No, you misunderstand. By living in a culture, you are subject to its rules. In our culture, murder is wrong, so, thus, a murderer will be punished according to our justice system.

However, if murder was not wrong, someone outside of this particular culture could not fairly demand that the murderer be punished. The outsider would feel angry and upset at seeing his cultural values upset, but he cannot judge the murderer by cultural standards unknown to him.

There is no universal moral code to which all cultures must adhere before they can be considered “civilized.” The people are only responsible for living by the rules within their culture. It is not their “job” to worry about what other cultures think of those rules.

Then that argument cuts both ways, and thus ends up going nowhere. Surely it is “just our culture” to label their culture ‘savage’ and intervene (forcibly if necessary) in an attempt to civilise it?

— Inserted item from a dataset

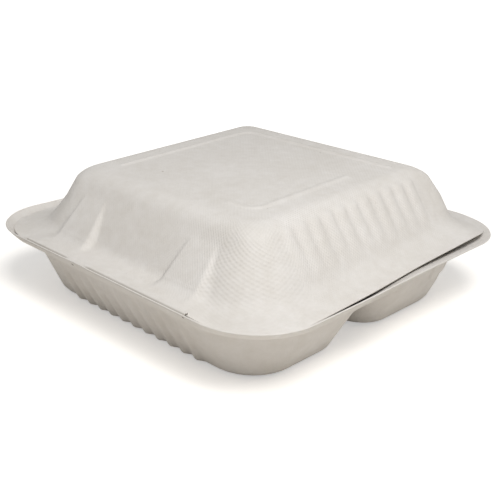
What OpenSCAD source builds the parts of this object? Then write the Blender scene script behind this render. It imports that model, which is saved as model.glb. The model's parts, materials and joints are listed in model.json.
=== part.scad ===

It is altogether too easy a cop out, I feel, to watch a man murder another in order to acquire his wife, or a woman stoned to death at the whim of a mob, and blandly state that there is no universal morality: of course there isn’t, just as logic is not a universal epistemology, nor English a universal language. We must agree to a logical discourse in a commonly understood language, since babbling nonsense at each other will not be useful at all. Similarly, we could refuse to agree a morality even as simple as “torture of innocents is wrong”, but such a debate would get us precisely nowhere.

Let us discuss, in English, a reasonable human morality, just as I would with those aliens. (And I feel it would be entirely fair for them to ask me to justify my culture - if we cannot justify our own actions and philosophy, we are effectively retarded psychopaths of diminished responsibility ourselves. In any case, this demand for justification, even under the threat of ‘civilising colonisation’ after their judgement of us, would simply be their ‘culture’!)

If we flee the arena and refuse to label rape and murder ‘savage’, why then, are we not just animals?